Bathroom renovation: Master bathroom and en suite renovation to a prime specification adds value. The same caveats apply as for kitchens: the renovation must be of genuine quality to attract a premium rather than merely replacing one adequate bathroom with another.
Reinstatement of original features: As noted above, the restoration of original fireplaces, cornicing, joinery, and floors consistently adds value in the prime market. The cost of restoration is often lower than buyers assume, and the value attributed to original features by the prime London market is high.
Renovations That Often Do Not Add Equivalent Value
Swimming pools: The addition of a residential swimming pool is a significant cost (£350,000–£600,000 as part of a basement project) that adds value primarily to the top tier of the prime London market — properties above approximately £10m where a pool is a market expectation rather than a luxury. Below this tier, a pool adds some value but typically less than its construction cost, and it narrows the buyer market (not all buyers want the maintenance and running cost of a pool).
Home cinemas: A high-quality home cinema adds value to a property that already has one (buyers who want a cinema will pay for it), but it converts usable basement space that could serve multiple purposes into a single-use room. The value added depends heavily on buyer profile — for a property targeting media, entertainment, or technology-sector buyers, a cinema is valued highly; for a property targeting a more conservative buyer profile, a flexible basement room may be more broadly appealing.
Over-specification for the price point: A renovation that is specified to a higher standard than is typical for comparable properties in the street does not necessarily achieve a proportionate premium. A property in a street of £2.5m houses will not achieve £3.5m simply because the kitchen and bathrooms are specified at that level. Benchmark the specification against comparable transactions rather than optimising for specification quality alone.
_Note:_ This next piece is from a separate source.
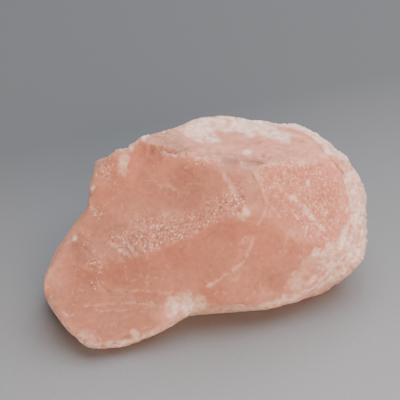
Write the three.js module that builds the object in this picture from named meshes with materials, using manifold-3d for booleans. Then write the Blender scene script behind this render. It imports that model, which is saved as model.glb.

Poor planning decisions: A renovation that has removed character features, reduced ceiling heights, compromised the original layout, or introduced changes that will require expensive reinstatement by a future buyer destroys value. The market for a Georgian townhouse that has been stripped of its features and reconfigured is smaller and less premium than the market for one that has been thoughtfully restored.
The Importance of Planning and Consent
A renovation that is partly or wholly without planning permission or listed building consent has a specific value discount that is difficult to overcome. Buyers' solicitors will identify the breach in due diligence; buyers will discount for the risk of enforcement action; and some buyers will simply not proceed. The cost of regularising historic planning breaches (retrospective applications, enforcement proceedings, reinstatement) can be very high. Building with proper consents from the outset is not merely a legal obligation — it protects the value of the finished asset.
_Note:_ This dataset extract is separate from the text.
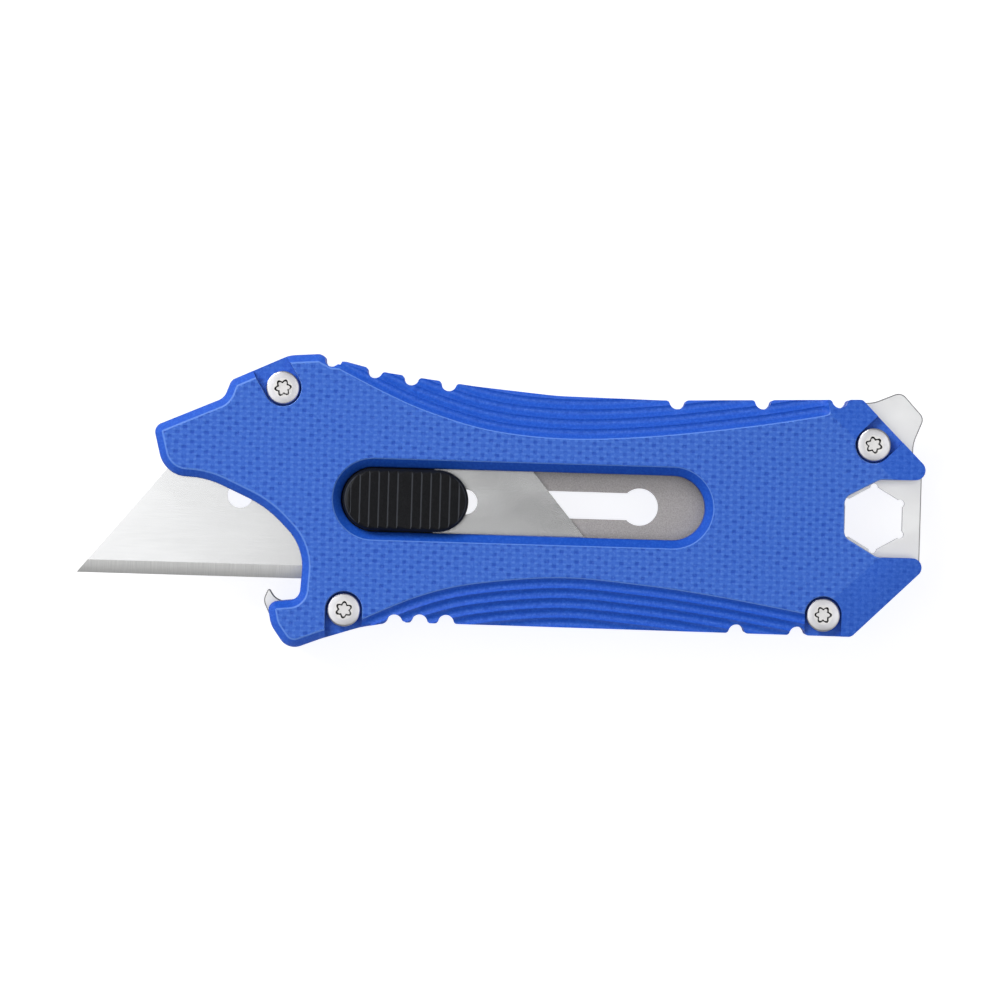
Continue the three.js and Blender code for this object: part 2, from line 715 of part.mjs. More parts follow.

Execution Quality as the Decisive Variable
In the prime London market, the single most important determinant of value add from a renovation is the quality of execution. Two renovations with identical specifications — same materials, same layout, same appliances — will achieve very different values if one is executed to a genuinely high standard and the other is not. The precision of joinery, the quality of plastering and paint, the standard of tiling, the alignment of light fittings and switches — these details are inspected by experienced prime London buyers and their agents, and they determine whether a renovation commands a premium or a discount relative to its specification.